Because they were here, and they were fighting for it in
this new Battle of the Alamo. Fighting for the old mission
and the men willing to sacrifice their lives to defend it. Dave
stumbled over to the opening and looked out at the plaza, and
he felt his heart soar.

Finally, as he had always known in his heart, the people of
Texas were answering the call. "Will You Come to the
Bower?" he murmured, remembering that the musicians in
Sam Houston's army had played that song as they advanced
into battle with Santa Anna's men.

Different battle. Same people.

Texans.

They were mad, utterly insane, Salgado thought. They
were nothing but a rabble of unarmed civilians.

But there were so many of them, and as they broke through
the barriers set up by his men and stampeded toward the
Alamo, they weren't unarmed for long. They trampled his
men, silencing the screams underfoot, then picked up the guns
that the soldiers had dropped and came on, an inexorable tide
of outraged humanity.
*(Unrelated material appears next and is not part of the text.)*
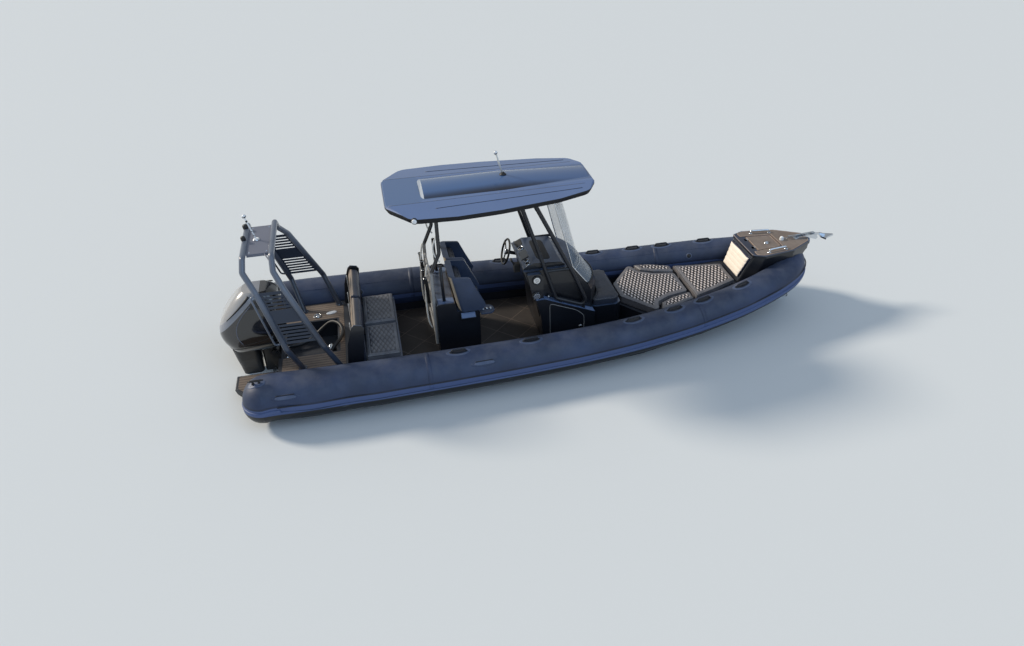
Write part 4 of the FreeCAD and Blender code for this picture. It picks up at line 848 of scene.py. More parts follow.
def tube_mesh(name, points, radius, closed=False, sides=6):
    """A round tube along points. Closed tubes meet themselves and open ones are capped."""
    points = [Vector(p) for p in points]
    count = len(points)
    verts, previous = [], None
    for k, p in enumerate(points):
        ahead = points[(k + 1) % count] if closed or k < count - 1 else p
        behind = points[k - 1] if closed or k > 0 else p
        along = (ahead - behind).normalized()
        if previous is None:
            previous = along.orthogonal().normalized()
        previous = (previous - along * previous.dot(along)).normalized()
        across = along.cross(previous)
        width = radius[k] if isinstance(radius, (list, tuple)) else radius
        verts += [p + (previous * math.cos(a) + across * math.sin(a)) * width
                  for a in (2 * math.pi * j / sides for j in range(sides))]
    faces = sleeve(count, sides, closed=closed)
    if not closed:
        faces += [tuple(range(sides - 1, -1, -1)), tuple(range((count - 1) * sides, count * sides))]
    mesh = bpy.data.meshes.new(name)
    mesh.from_pydata(verts, [], faces)
    mesh.validate()
    mesh.shade_smooth()
    return mesh


def new_tree(name, inputs):
    """A Geometry Nodes tree with one output and named inputs, and the identifier of each input."""
    tree = bpy.data.node_groups.new(name, "GeometryNodeTree")
    sockets = {label: tree.interface.new_socket(label, in_out="INPUT", socket_type="NodeSocket" + kind).identifier
               for label, kind in inputs.items()}
    tree.interface.new_socket("Geometry", in_out="OUTPUT", socket_type="NodeSocketGeometry")
    return tree, sockets


def wire(tree, rows):
    """Join nodes. Each row is a node, its output, another node and that node's input."""
    for source, output, target, entry in rows:
        tree.links.new(source.outputs[output], target.inputs[entry])


def grown(verts, edges, group, inputs, **values):
    """What a tree makes of a path, as a plain mesh."""
    mesh = bpy.data.meshes.new("path")
    mesh.from_pydata([tuple(v) for v in verts], edges, [])
    work = linked("work", mesh)
    modifier = work.modifiers.new("tree", "NODES")
    modifier.node_group = group
    for label, value in values.items():
        modifier[inputs[label]] = value
    return baked(work, "grown")


def bead_tree():
    """A Geometry Nodes tree that puts beads along a path."""
    tree, sockets = new_tree("beads along a path", {"Geometry": "Geometry", "Pitch": "Float", "Size": "Vector",
                                                    "Detail": "Int", "Finish": "Material"})
    entry, leave, path, points, bead, put, real, paint_it = (tree.nodes.new(kind) for kind in (
        "NodeGroupInput", "NodeGroupOutput", "GeometryNodeMeshToCurve", "GeometryNodeCurveToPoints",
        "GeometryNodeMeshIcoSphere", "GeometryNodeInstanceOnPoints", "GeometryNodeRealizeInstances",
        "GeometryNodeSetMaterial"))
    points.mode = "LENGTH"
    bead.inputs["Radius"].default_value = 0.5
    wire(tree, ((entry, "Geometry", path, 0), (path, 0, points, "Curve"), (entry, "Pitch", points, "Length"),
                (entry, "Detail", bead, "Subdivisions"), (points, "Points", put, "Points"),
                (points, "Rotation", put, "Rotation"), (bead, "Mesh", put, "Instance"), (entry, "Size", put, "Scale"),
                (put, 0, real, 0), (real, 0, paint_it, "Geometry"), (entry, "Finish", paint_it, "Material"),
                (paint_it, 0, leave, 0)))
    return tree, sockets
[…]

Men and women, young and old, all
colors and shapes and sizes, the only thing they had in
common being the anger they felt because their state had been
invaded, their fellow citizens were being killed, and one of the
most sacred places that they knew was being threatened.

And Salgado turned and ran, fleeing from their righteous
wrath.

His flight took him across the plaza, toward the bulletpocked walls of the old chapel.

"My fellow Americans, I have grave news to report this
morning. Reliable intelligence sources have revealed to us
that the notorious Islamic terrorist, Yar Ali Al-Khan, one of
the most wanted criminals in the world, has been sighted at
a villa near Mexico City belonging to General Augusto Salgado, commander of the Mexican forces now operating in
San Antonio. In addition, we now believe there are also ties
between General Salgado and Hector Garcia-Lopez, the
leader of the largest Mexican drug cartel who has also been
responsible for terrorist acts against the United States.